The land locked regions were revolutionized by railroads - food could flow rapidly to the city and in return goods from specialists in cities could flow to the farms. No longer was someone needed to process the cotton and wool into finished goods on the farm for the needs of the farm with excesses going to the cities. Instead, the raw material was sent to the city in return for finished goods. The need for labor on the farm was drastically reduced.

Circa 1900, the farms saw even greater revolution in mechanization that allowed certain kinds of farming to eliminate 90% of its labor needs by abandoning the labor intensive goods which people in cities and towns could grow. In the 50s when those city farming was abandoned, the garden foods were shipped by rail and then air for thousands of miles. And then with massive government investment in roads, by truck.

Government transportation policy, from the government controlling the seas, to governments extending the seas with canals and river locks, then creating the rail systems, then the road and air systems of today, has eliminated the need for labor on farms in most of the world. Without a need for labor on the farm, where else can you go but the cities in the hope of work?

Umm, Dan?
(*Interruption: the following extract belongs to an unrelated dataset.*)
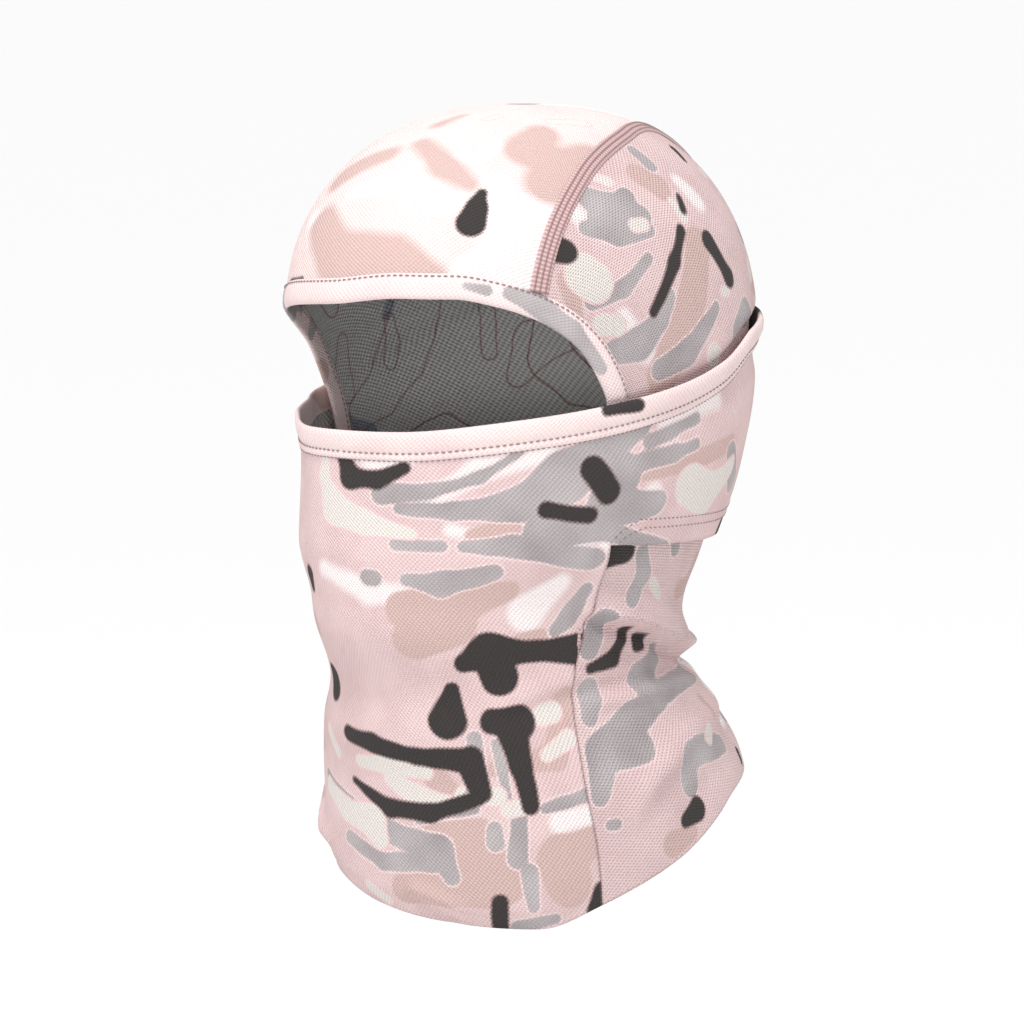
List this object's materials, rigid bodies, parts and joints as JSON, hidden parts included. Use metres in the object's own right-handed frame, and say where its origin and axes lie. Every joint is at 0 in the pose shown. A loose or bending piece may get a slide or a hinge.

It hasn't changed that much... 16 hour days (well, 14 outside of harvest, not counting winter) Check. Sweltering sun? Check. Freezing cold? Check. Loving it all? Check and check. Many find hard labor on your own land is quite enjoyable.

I didn't know anyone growing up who talked about leaving as soon as they could or anything like that. None of us thought about the fact that farms were getting larger while farm families averaged three kids. But everyone was expected to go to college. Most don't go back. There's no work.

I suppose one could test the converse theory by establishing a society where the least affluent people bred at a far greater rate than the most affluent and then examining the progress or decline of that society.